Repeat only the lines from the one containing "The build123d and" through the one containing "return finish_mesh(bm, name)", exactly as written, both ends included.

3D code data
* * * * *

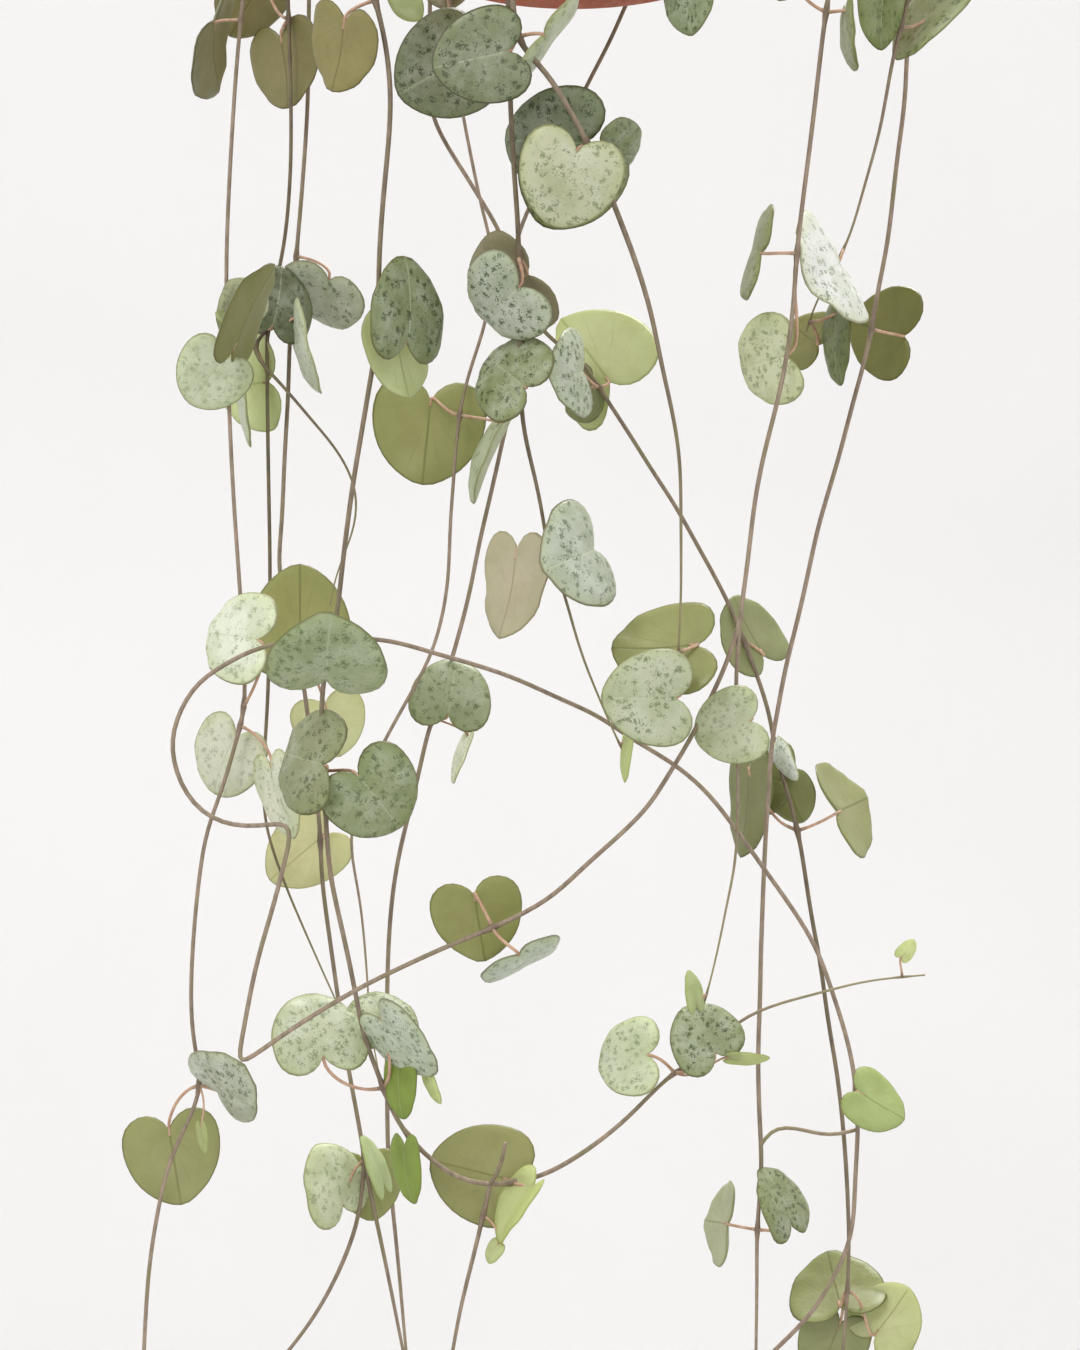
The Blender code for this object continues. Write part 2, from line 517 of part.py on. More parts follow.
def pierced(leaf_blade, points, clearance):
    """Whether any of the points lies in a blade or within a clearance of its faces."""
    width = leaf_blade["width"]
    offset = points - leaf_blade["notch"]
    a = offset @ leaf_blade["side"] / width
    b = offset @ leaf_blade["heading"] / (width * leaf_blade["stretch"])
    above = offset @ leaf_blade["normal"] - blade_height(np.abs(a), b, leaf_blade["fold"]) * width
    inside = (a / TEST_REACH)**2 + ((b - TEST_CENTRE) / TEST_REACH)**2 < 1
    return bool(np.any(inside & (np.abs(above) < clearance)))


def hits_pot(points):
    """Whether any of the points lies in or too near the pot, its soil or a hanger wire."""
    r = np.hypot(points[:, 0], points[:, 1])
    z = points[:, 2]
    wall = np.array([wall_radius(h) for h in z]) + POT_CLEARANCE
    beside = (z < RIM_Z + POT_CLEARANCE) & (z > BASE_Z - POT_CLEARANCE) & (r < wall)
    inner = (r < RIM_RADIUS - WALL - POT_CLEARANCE) & (z > SOIL_Z + POT_CLEARANCE)
    if np.any(beside & ~inner):
        return True
    for k in range(3):
        low, high = (np.array(p) for p in wire_line(k))
        along = np.clip((points - low) @ (high - low) / np.dot(high - low, high - low), 0, 1)
        if np.any(np.linalg.norm(points - low - along[:, None] * (high - low), axis=1) < WIRE_ROOM):
            return True
    return False


def fits(leaf_blade, stalk, taken, stems):
    """Whether a leaf keeps clear of the blades and stems that are there already, and of the pot."""
    mine = samples(leaf_blade)
    centre = mine.mean(axis=0)
    if hits_pot(mine):
        return False
    for other, points in taken:
        near = (leaf_blade["width"] + other["width"]) * 0.8
        if np.linalg.norm(centre - points.mean(axis=0)) < near and (
                pierced(other, mine, BLADE_CLEARANCE) or pierced(leaf_blade, points, BLADE_CLEARANCE)
                or pierced(other, stalk, STEM_CLEARANCE)):
            return False
    return not pierced(leaf_blade, stems, STEM_CLEARANCE)


def grown_pair(draw, place, tangent, outward, size, taken, stems):
    """The pair of leaves at a node of a stem, one to each side, turned until they fit."""
    across = unit(np.cross(tangent, outward))
    pair = []
    others = stems[np.linalg.norm(stems - place, axis=1) > NODE_REACH]
    for side in (1, -1):
        for _ in range(GROWTH_TRIES):
            way = unit(side * across + draw.uniform(*STALK_OUT) * outward
                       + draw.uniform(*STALK_RISE) * UP)
            notch = place + way * draw.uniform(*STALK_LENGTH) * size
            hang = draw.uniform(*(BLADE_HANG if outward[2] < 0.5 else BLADE_LIE))
            heading = unit(way + outward * draw.uniform(*BLADE_OUT) - UP * hang)
            normal = outward + np.array([draw.uniform(-BLADE_TILT, BLADE_TILT) for _ in range(3)])
            new = blade(notch, heading, normal, size * draw.uniform(*PAIR_SIZES))
            stalk = np.array(petiole_points(place, new, tangent)[1:-2])
            if fits(new, stalk, taken, others):
                taken.append((new, samples(new)))
                others = np.concatenate([others, stalk])
                pair.append((new, stalk))
                break
    return pair


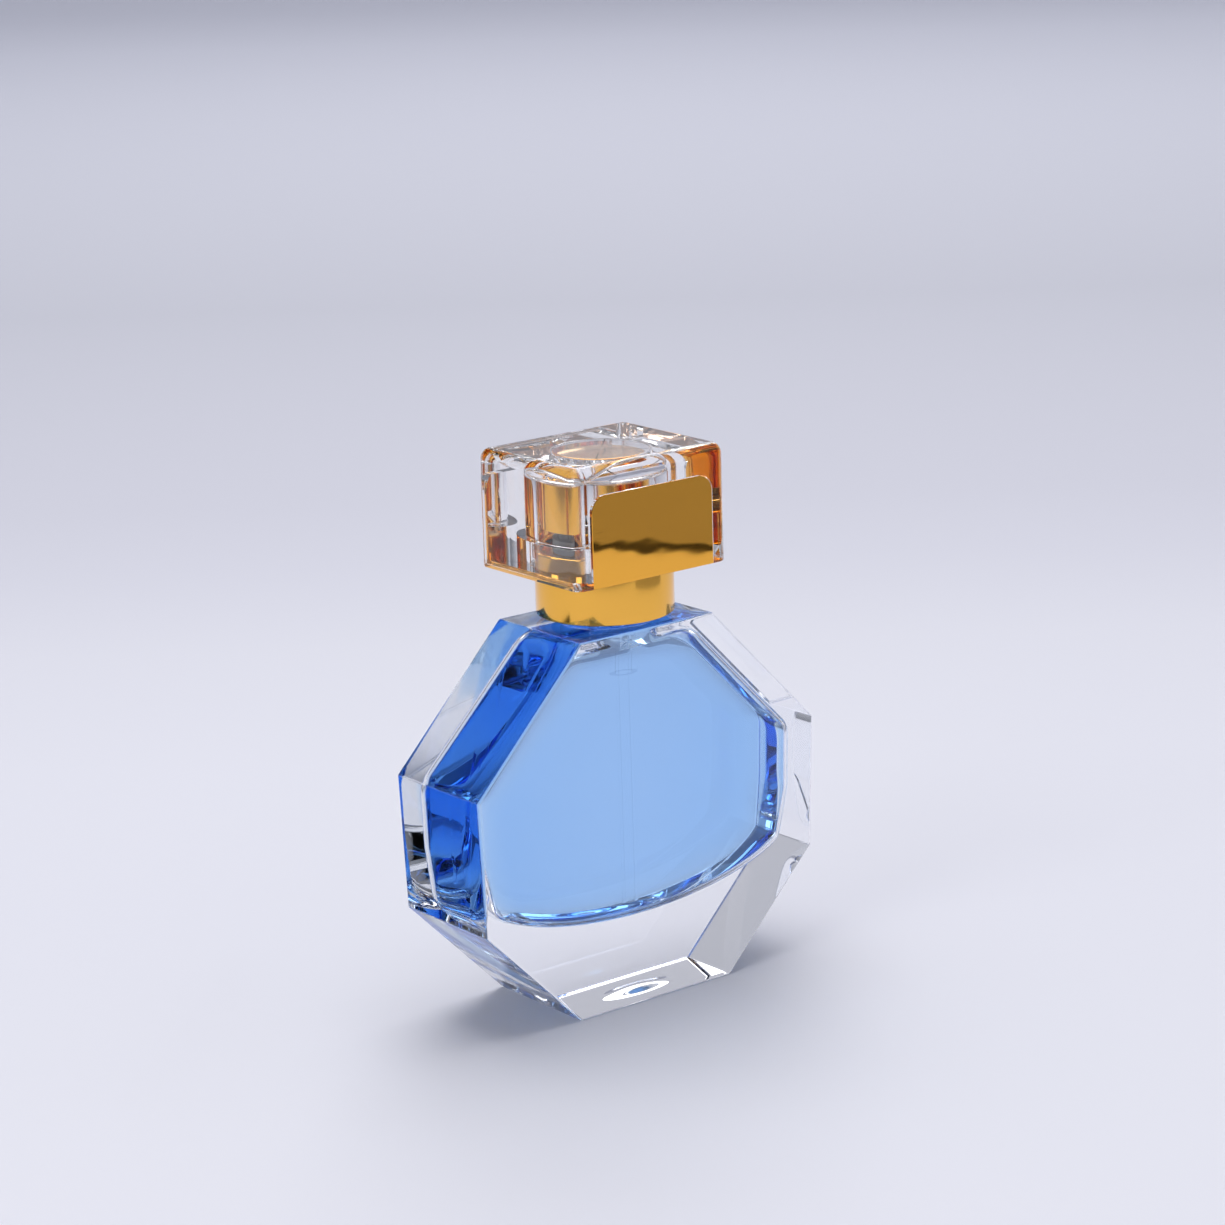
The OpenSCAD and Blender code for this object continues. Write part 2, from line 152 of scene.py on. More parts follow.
# Light: a wide softbox above, a second behind on the right and a weak third on the left, in a pale
# surround that darkens away from them. Four cards give the glass and gold something to mirror.
world = bpy.data.worlds.new("surround")
scene.world = world
world.use_nodes = True
sky = world.node_tree
ways = sky.nodes.new("ShaderNodeTexCoord")
facing = sky.nodes.new("ShaderNodeVectorMath")
facing.operation = "DOT_PRODUCT"
facing.inputs[1].default_value = (0.48, 0.62, 0.62)
sky.links.new(ways.outputs["Generated"], facing.inputs[0])
tone = sky.nodes.new("ShaderNodeValToRGB")
tone.color_ramp.elements[0].position, tone.color_ramp.elements[1].position = 0.0, 0.75
tone.color_ramp.elements[0].color = (0.20, 0.21, 0.25, 1)
tone.color_ramp.elements[1].color = (0.66, 0.67, 0.75, 1)
sky.links.new(facing.outputs["Value"], tone.inputs["Fac"])
sky.links.new(tone.outputs["Color"], sky.nodes["Background"].inputs["Color"])
sky.nodes["Background"].inputs["Strength"].default_value = 0.8


def softbox(name, place, size, power):
    """A square light at place, facing the bottle's middle."""
    light = bpy.data.lights.new(name, "AREA")
    light.shape, light.size, light.energy = "SQUARE", size, power
    lamp = bpy.data.objects.new(name, light)
    lamp.location = place
    aimed = Vector((0, 0, 0.04)) - Vector(place)
    lamp.rotation_euler = aimed.to_track_quat("-Z", "Y").to_euler()
    scene.collection.objects.link(lamp)


softbox("softbox_top", (0.1, 0.15, 1.3), 1.0, 8.6)
softbox("softbox_back", (0.75, 0.85, 1.0), 0.7, 3.9)
softbox("softbox_left", (-1.1, -0.2, 0.8), 0.6, 2.3)
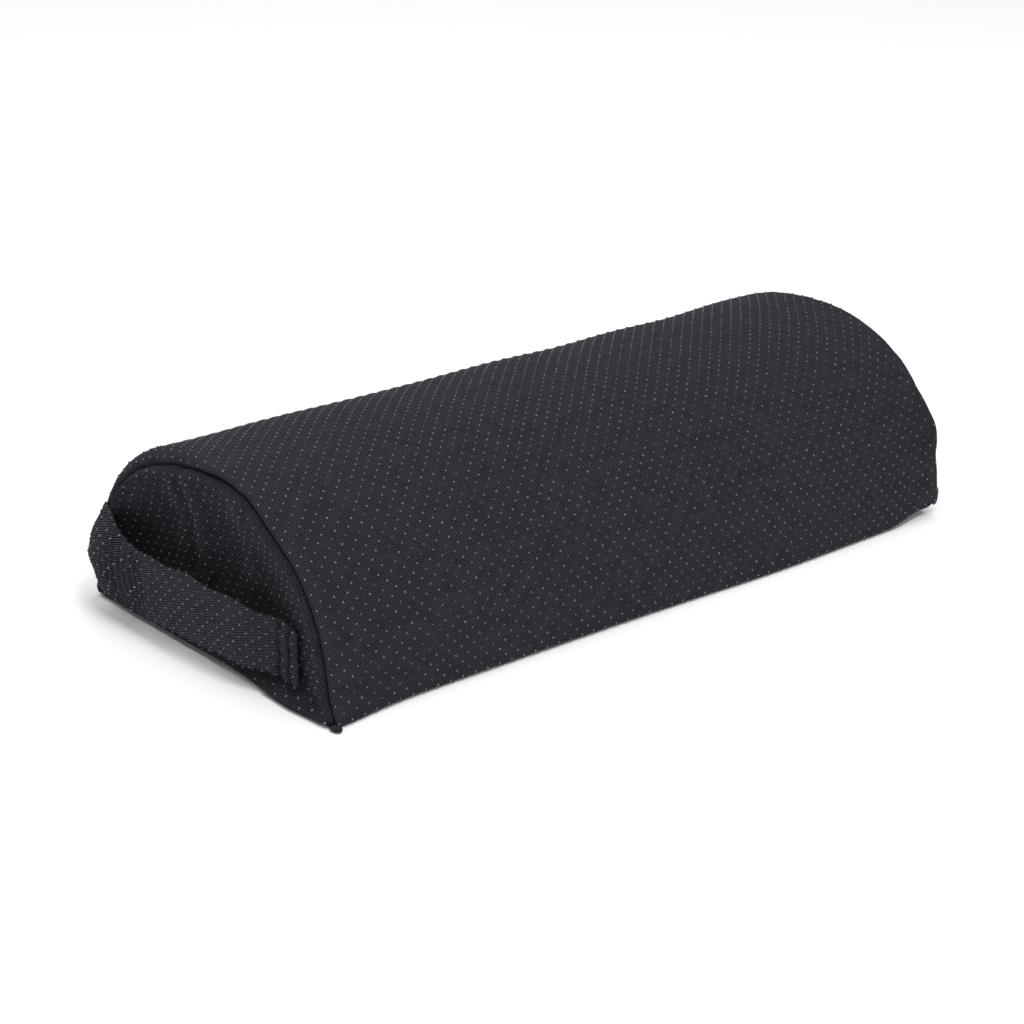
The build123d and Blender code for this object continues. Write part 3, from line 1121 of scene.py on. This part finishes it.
def corner_ears(cloth):
    """The seam allowances that show at the front corners of the base."""
    reverse = twill_cloth("cloth_reverse", grey(0.03, 1.2), grey(0.11, 1.2))
    left = Vector((-HALF_LENGTH - 0.6 * MM, -HALF_DEPTH - 4.6 * MM, 1.4 * MM))
    right = Vector((HALF_LENGTH - 1.6 * MM, -HALF_DEPTH + 3.2 * MM, 10.5 * MM))
    seam_ear("left_ear", left, (2.6, 3.4, 1.2), 6, cloth)
    seam_ear("right_ear", right, (1.7, 2.0, 5.2), 8, reverse)


def d_block(name, inset):
    """A closed block of the D section, with every face in by inset and its end edges rounded."""
    bm = bmesh.new()
    bmesh.ops.create_circle(bm, cap_ends=True, segments=180, radius=1.0)
    made = bmesh.ops.extrude_face_region(bm, geom=bm.faces[:])["geom"]
    moved(made, Vector((0, 0, 1)))
    for vertex in bm.verts:
        share = math.atan2(vertex.co.y, vertex.co.x) / (2 * math.pi) % 1
        y, z = drawn_in(*section(share, 1.0), inset)
        vertex.co = ((HALF_LENGTH - inset - FILLING_SHY) * (2 * vertex.co.z - 1), y, z)
    bmesh.ops.recalc_face_normals(bm, faces=bm.faces)
    rims = [e for e in bm.edges if abs(e.verts[0].co.x - e.verts[1].co.x) < MM]
    eased(bm, rims, FILLING_ROUND, 4)
    return finish_mesh(bm, name)


def filling():
    """The foam block and the thin liner round it, both inside the cover."""
    parts = (
        ("foam_block", FOAM_INSET, foam_finish(), "foam", "foam_core", 1.0),
        ("foam_sock", LINER_INSET, liner_finish(), "liner_cloth", "foam_liner", 0.9),
    )
    for name, inset, material, slot, node, fill in parts:
        obj = piece(name, d_block(name, inset), material, "bolster")
        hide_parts(node)


# -------- zip


def zip_frame():
    """From the flat frame the zip is drawn in (along, outwards, across) to the cover's back."""
    tilt = Matrix.Rotation(ZIP_TILT, 4, "X")
    return Matrix.Translation((0, ZIP_FACE, ZIP_HEIGHT)) @ tilt


def zip_piece(name, bm, material, body, slot, *nodes):
    """A finished piece of the zip; edges that turn sharply stay crisp."""
    bmesh.ops.recalc_face_normals(bm, faces=bm.faces)
    for edge in bm.edges:
        edge.smooth = edge.calc_face_angle(0.0) < math.radians(40)
    bmesh.ops.transform(bm, matrix=zip_frame(), verts=bm.verts)
    obj = piece(name, finish_mesh(bm, name), material, body)
    if nodes:
        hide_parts(*nodes)
    return obj


def zip_coil(side, name, nylon):
    """One side of the chain: a row of nylon turns whose heads reach past the middle."""
    bm = bmesh.new()
    rod(bm, COIL_RADIUS, COIL_HEEL - COIL_HEAD, 8)
    rims = [e for e in bm.edges if abs(e.verts[0].co.z - e.verts[1].co.z) < 0.1 * MM]
    eased(bm, rims, 0.16 * MM, 1)
    bmesh.ops.scale(bm, vec=(1, 2.2, 1), verts=bm.verts)
    start = -COIL_REACH + (COIL_PITCH / 2 if side > 0 else 0)
    shift = (start, -0.35 * MM, side * (COIL_HEAD + COIL_HEEL) / 2)
    bmesh.ops.translate(bm, vec=shift, verts=bm.verts)
    unit = bm.verts[:] + bm.edges[:] + bm.faces[:]
    for i in range(1, int(2 * COIL_REACH / COIL_PITCH)):
        moved(bmesh.ops.duplicate(bm, geom=unit)["geom"], Vector((COIL_PITCH * i, 0, 0)))
    zip_piece(f"coil_{name}", bm, nylon, "bolster", "zip_coil", f"zip_coil_{name}")


def zip_guard(tape):
    """The strip of tape cloth behind the zip that keeps the filling away from the slider."""
    bm = bmesh.new()
    reach = ZIP_HALF + 6 * MM
    block(bm, (-reach, *GUARD_LOW), (reach, *GUARD_HIGH), 0.1 * MM, 1)
    zip_piece("zip_guard", bm, tape, "bolster", "zip_tape")


def slider_body(paint):
    """The slider: a tapered top plate with lips, a back plate, a wedge and a round bail."""
    bm = bmesh.new()
    near, far = SLIDER_REST - SLIDER_HALF_LENGTH, SLIDER_REST + SLIDER_HALF_LENGTH
    half = SLIDER_HALF_WIDTH
    points = []
    for low, high in SLIDER_PLATES:
        points += block(bm, (near, low, -half), (far, high, half), 0.35 * MM, 3)
    for side in (-1, 1):
        low, high = sorted((side * (half - SLIDER_LIP), side * half))
        points += block(bm, (near, -1.1 * MM, low), (far, 1.2 * MM, high), 0.25 * MM, 2)
    for vertex in points:
        toward_chain = (far - vertex.co.x) / (far - near)
        vertex.co.z *= 1 - SLIDER_TAPER * toward_chain**2
    block(bm, (far - 4 * MM, -2.6 * MM, -0.3 * MM), (far - 1 * MM, 1.2 * MM, 0.3 * MM), 0.1 * MM, 1)
    arch = bmesh.ops.create_circle(bm, cap_ends=False, segments=10, radius=BAIL_WIRE)["verts"]
    turn_points(bm, arch, math.pi / 2, "X")
    bmesh.ops.scale(bm, vec=(1, 1, 2.0), verts=arch)
    hub = Vector((SLIDER_REST, 1.7 * MM, 0))
    bmesh.ops.translate(bm, vec=hub + Vector((BAIL_RADIUS, 0, 0)), verts=arch)
    ring = list({e for v in arch for e in v.link_edges})
    bmesh.ops.spin(
        bm, geom=arch + ring, cent=hub, axis=(0, 0, 1), angle=math.pi, steps=14, use_merge=False
    )
    bmesh.ops.holes_fill(bm, edges=[e for e in bm.edges if e.is_boundary], sides=0)
    zip_piece("slider", bm, paint, "slider", "zip_metal", "zip_slider")


def slider_pull(paint):
    """The pull: a rod under the bail, two arms and a long tab with a sunk grip."""
    bm = bmesh.new()
    wire = 0.5 * MM
    hinge = Vector((SLIDER_REST, PULL_HINGE, 0))
    bmesh.ops.translate(bm, vec=hinge, verts=rod(bm, wire, 2 * PULL_ARM[1], 12))
    for side in (-1, 1):
        low, high = sorted((side * PULL_ARM[0], side * PULL_ARM[1]))
        near, far = Vector((-PULL_ARM_LENGTH, -wire, low)), Vector((wire, wire, high))
        block(bm, hinge + near, hinge + far)
    tab = bmesh.ops.create_cube(bm, size=1.0)["verts"]
    bmesh.ops.scale(bm, vec=PULL_TAB, verts=tab)
    bmesh.ops.translate(bm, vec=hinge - Vector((PULL_TAB_MIDDLE, 0, 0)), verts=tab)
    edges = {e for v in tab for e in v.link_edges}
    corners = [e for e in edges if abs(e.verts[0].co.y - e.verts[1].co.y) > 0.5 * MM]
    rounded = eased(bm, corners, 2.2 * MM, 6)
    bmesh.ops.recalc_face_normals(bm, faces=bm.faces)
    faces = list({f for v in rounded for f in v.link_faces if abs(f.normal.y) > 0.9})
    bmesh.ops.inset_region(bm, faces=faces, thickness=1.0 * MM, depth=0.0)
    bmesh.ops.inset_region(bm, faces=faces, thickness=0.3 * MM, depth=-0.3 * MM)
    zip_piece("pull_tab", bm, paint, "pull", "zip_metal", "zip_pull")


def zipper(nylon, paint, tape):
    for side, name in ((1, "upper"), (-1, "lower")):
        zip_coil(side, name, nylon)
    zip_guard(tape)
    slider_body(paint)
    slider_pull(paint)
    for node in ("zip_tape_upper", "zip_tape_lower"):
        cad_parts[node].material_slots[0].material = tape
    for node in ("zip_top_stops", "zip_bottom_stop"):
        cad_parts[node].material_slots[0].material = paint


def build():
    cloth = twill_cloth("grip_cloth", grey(0.002), grey(0.047))
    # painted shade: the end panels get a darker copy of the cover cloth
    end_cloth_painted_shade = twill_cloth("end_cloth_painted_shade", grey(0.002), grey(0.042))
    rubber = grip_rubber()
    wrap_cover(cloth)
    wrap_dots(rubber)
    end_cover(-1, "left_end", end_cloth_painted_shade, rubber)
    end_cover(1, "right_end", end_cloth_painted_shade, rubber)
    thread = thread_finish()
    # painted light: the strap gets a lighter copy of the cover cloth
    strap = carry_strap(twill_cloth("strap_cloth_painted_light", grey(0.002), grey(0.061)), rubber)
    tab_stitches(thread, strap)
    corner_ears(cloth)
    zip_stitches(thread)
    filling()
    zipper(nylon_finish(), black_metal(), tape_finish())


# -------- studio


def studio():
    bpy.context.scene.view_settings.view_transform = "Standard"
    bm = bmesh.new()
    bmesh.ops.create_grid(bm, x_segments=1, y_segments=1, size=4.0)
    mesh = finish_mesh(bm, "studio_floor")
    mesh.materials.append(floor_finish())
    floor = bpy.data.objects.new("studio_floor", mesh)
    bpy.context.collection.objects.link(floor)


def softbox(name, place, aim, width, height, power):
    """A rectangular soft lamp that faces its aim."""
    lamp = bpy.data.lights.new(name, "AREA")
    lamp.shape = "RECTANGLE"
    lamp.size, lamp.size_y = width, height
    lamp.energy = power
    obj = bpy.data.objects.new(name, lamp)
    obj.location = place
    obj.rotation_euler = (Vector(aim) - Vector(place)).to_track_quat("-Z", "Y").to_euler()
    bpy.context.collection.objects.link(obj)


def lights():
    world = bpy.data.worlds.new("studio_light")
    bpy.context.scene.world = world
    world.use_nodes = True
    glow = world.node_tree.nodes["Background"].inputs
    glow["Color"].default_value = (1, 1, 1, 1)
    glow["Strength"].default_value = 0.38
    middle = (0, 0, 0.05)
    softbox("ceiling", (0, 0.6, 3.2), (0, 0.6, 0), 6.0, 6.0, 142)
    softbox("key_box", (-0.35, -0.9, 1.4), middle, 0.5, 0.25, 9)
    softbox("front_box", (-0.4, -2.0, 0.9), middle, 0.8, 0.8, 10)


def camera():
    """A long lens from the front left, a little above."""
    azimuth, elevation = math.radians(-40.4), math.radians(22.14)
    distance = 1.268
    level = Vector((math.sin(azimuth), -math.cos(azimuth), 0))
    back = level * math.cos(elevation) + Vector((0, 0, math.sin(elevation)))
    right = (-back).cross(Vector((0, 0, 1))).normalized()
    up = right.cross(-back)
    aim = right * -0.0119 + up * 0.0206
    lens = bpy.data.cameras.new("camera")
    lens.lens = 86.8
    lens.clip_end = 20
    obj = bpy.data.objects.new("camera", lens)
    obj.location = back * distance
    obj.rotation_euler = (aim - obj.location).to_track_quat("-Z", "Y").to_euler()
    bpy.context.collection.objects.link(obj)
    bpy.context.scene.camera = obj


build()
studio()
lights()
camera()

* * * * *

* _EXERCISE RESULT_:
The build123d and Blender code for this object continues. Write part 3, from line 1121 of scene.py on. This part finishes it.
def corner_ears(cloth):
    """The seam allowances that show at the front corners of the base."""
    reverse = twill_cloth("cloth_reverse", grey(0.03, 1.2), grey(0.11, 1.2))
    left = Vector((-HALF_LENGTH - 0.6 * MM, -HALF_DEPTH - 4.6 * MM, 1.4 * MM))
    right = Vector((HALF_LENGTH - 1.6 * MM, -HALF_DEPTH + 3.2 * MM, 10.5 * MM))
    seam_ear("left_ear", left, (2.6, 3.4, 1.2), 6, cloth)
    seam_ear("right_ear", right, (1.7, 2.0, 5.2), 8, reverse)


def d_block(name, inset):
    """A closed block of the D section, with every face in by inset and its end edges rounded."""
    bm = bmesh.new()
    bmesh.ops.create_circle(bm, cap_ends=True, segments=180, radius=1.0)
    made = bmesh.ops.extrude_face_region(bm, geom=bm.faces[:])["geom"]
    moved(made, Vector((0, 0, 1)))
    for vertex in bm.verts:
        share = math.atan2(vertex.co.y, vertex.co.x) / (2 * math.pi) % 1
        y, z = drawn_in(*section(share, 1.0), inset)
        vertex.co = ((HALF_LENGTH - inset - FILLING_SHY) * (2 * vertex.co.z - 1), y, z)
    bmesh.ops.recalc_face_normals(bm, faces=bm.faces)
    rims = [e for e in bm.edges if abs(e.verts[0].co.x - e.verts[1].co.x) < MM]
    eased(bm, rims, FILLING_ROUND, 4)
    return finish_mesh(bm, name)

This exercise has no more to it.